Now that's interesting, because I really like that sentence about moths, and it makes me more likely to read the book.

When moths fly, they displace the air with their wings, and that does make a sound, just like a helicopter's blades or an airplane's propeller. Humans just can't hear the sound of moths' wings because our ears aren't sensitive enough. In this passage,the human narrator can see the moths, and thus can imagine the music they might make to other animals sensitive enough to hear the sound, but can't actually hear it: thus the jumbling moths are sadly tuneless to her. The sense of sight is a poor substitute for the sense of sound here, only illustrating to her what she's missing. (So I'm interpreting.)

Ellen said...

It's okay if it worked for you, Elizabeth! It just didn't work for me, and there are probably counter-examples that I would like and you wouldn't. The trouble is, that sentence made me stop in my reading and, as Wade says, break the reverie. (Though your explanation makes sense to me.) I would definitely encourage you to give it a chance though, and let me know what you think.

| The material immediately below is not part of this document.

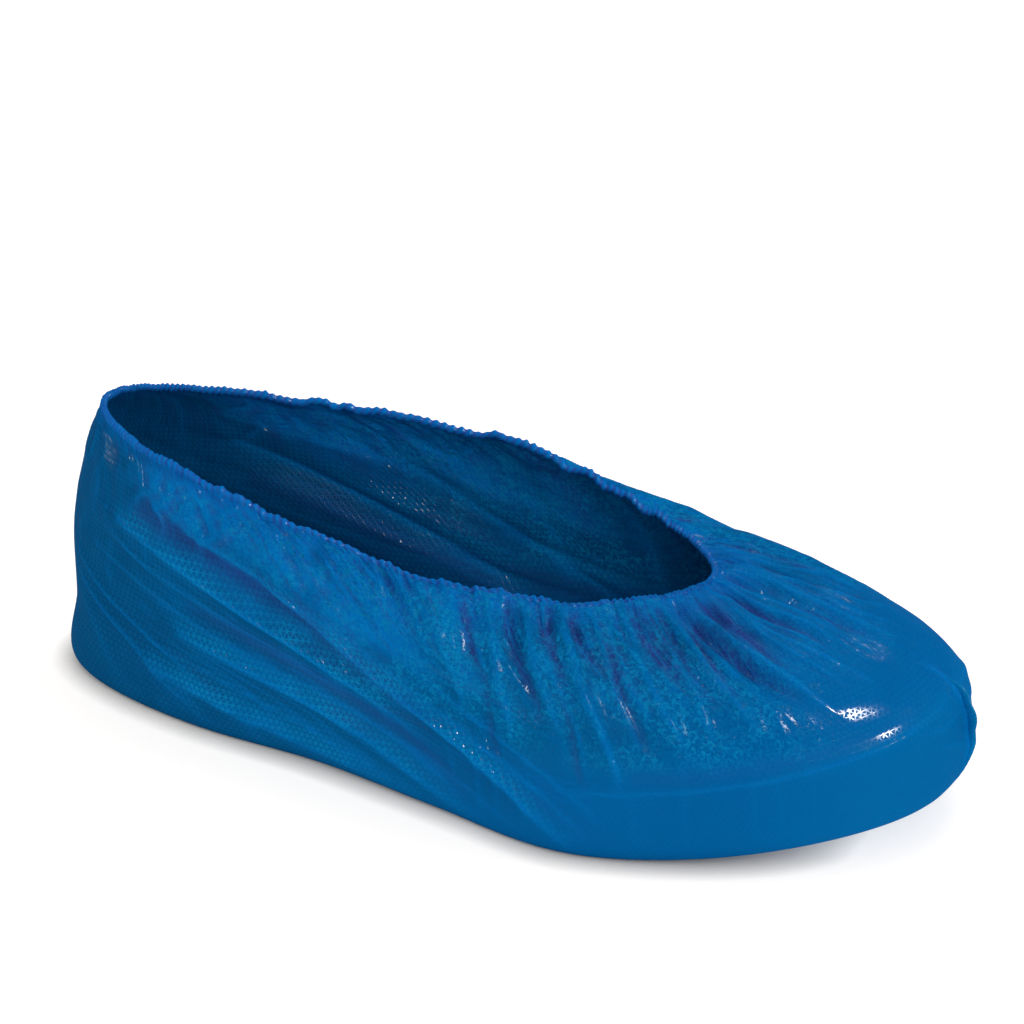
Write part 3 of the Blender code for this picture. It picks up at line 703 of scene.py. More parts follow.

Wade, I forget who on the podcast set John Dickerson up for that exchange, but one of the other writers said something to the effect of, "Better that younger, newer writers go too big and too far with their imaginations, right?" and he was like "No!" A little harsh, but I think fair. Also, you can say things in discussion that would look ridiculous in a written review of a book (I could quote from my own book club discussions but for the privacy of those involved, I won't).

8, I have to admit to a blind spot regarding Carl Hiassen, but I recently read a very non-schlocky novel set partly in the Florida swamp called STILTSVILLE that you might like more. It's of much smaller scope than this book and more conventional tone, but beautiful in its own way and doesn't suffer from some of the excesses here.